Ramazan dropped us in a dark town that had evidently never seen a tourist before, but which was very excited about its chickpeas which it advertised in every shop along the highway in the sort of huge neon signs normally found on casinos or dodgy nightclubs. Two friendly locals drove us to a cheap hotel which appeared to be a students’ hall of residence – we got a suite there for 30TL (£10) including breakfast.

On the third and final day we hitched successfully to Istanbul, via Ankara (Turkey’s capital). The most interesting lift of the day, and possibly of our whole hitch-hiking career, was with Gorkem a young Armenian. Gorkem was a member of Carsi, the Besiktas football fan group who are famous for campaigning for left-wing causes. Most of the groups leading members have been arrested after figuring very prominently in the recent anti-government protests in Istanbul.

Gorkem’s day-job, away from Carsi, was even more interesting. He worked as a war photographer and has been to both Iraq and Afghanistan. On one assignment in the latter country he was shot twice. Gorkem was now focusing on his own photography projects, making regular trips into civil-war torn Syria to photograph the persecuted Kurdish people there as a means of telling their story to the world. After all our recent experiences in Kurdish Turkey and Iraq, meeting Gorkem made this a very fitting final hitch of our journey to Istanbul.
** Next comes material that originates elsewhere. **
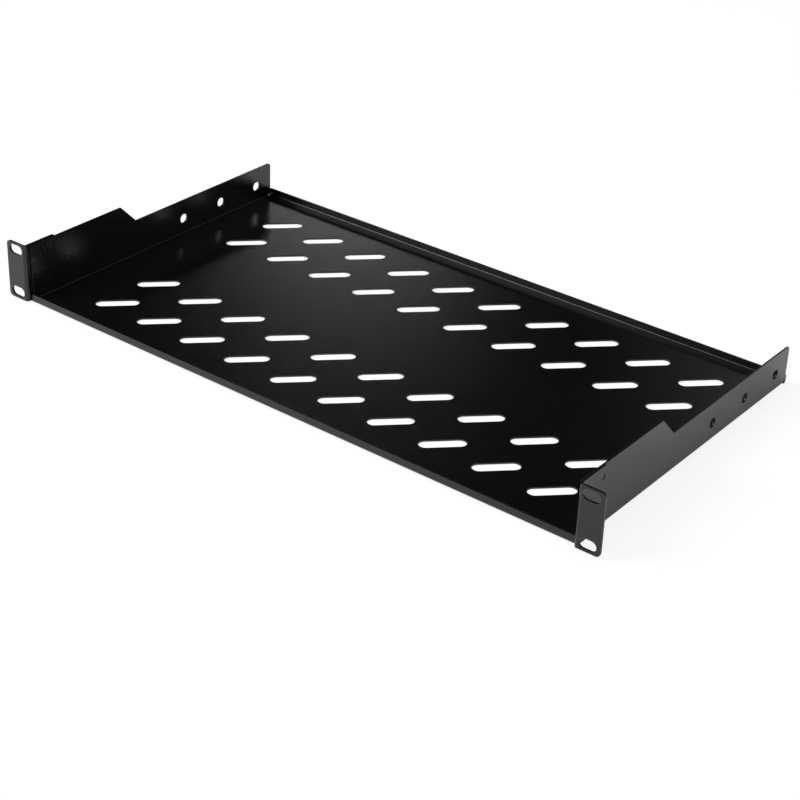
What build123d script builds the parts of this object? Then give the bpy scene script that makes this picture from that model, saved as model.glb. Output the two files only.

Finally we reached the old Ottoman capital and crashed into the wall of defensive traffic which has been erected around the modern city. If only the Byzantine Empire had thought of doing the same thing back in 1453 the invading Turks would probably have got bored and gone away. Still, despite the grindingly slow traffic surrounding it there is always something exciting about arriving in Europe’s largest city. Here we were within ten minutes of the Bospherous Bridge crossing that was going to finally take us out of Asia, where we have spent the vast majority of our last five and a half years travelling. Thanks to traffic the actual crossing took closer to an hour, but it was worth the wait – there was the Topkapi Palace, Aya Sofia, the Blue Mosque and all lit up in lights and waiting to welcome us to the start of the European leg of our journey home…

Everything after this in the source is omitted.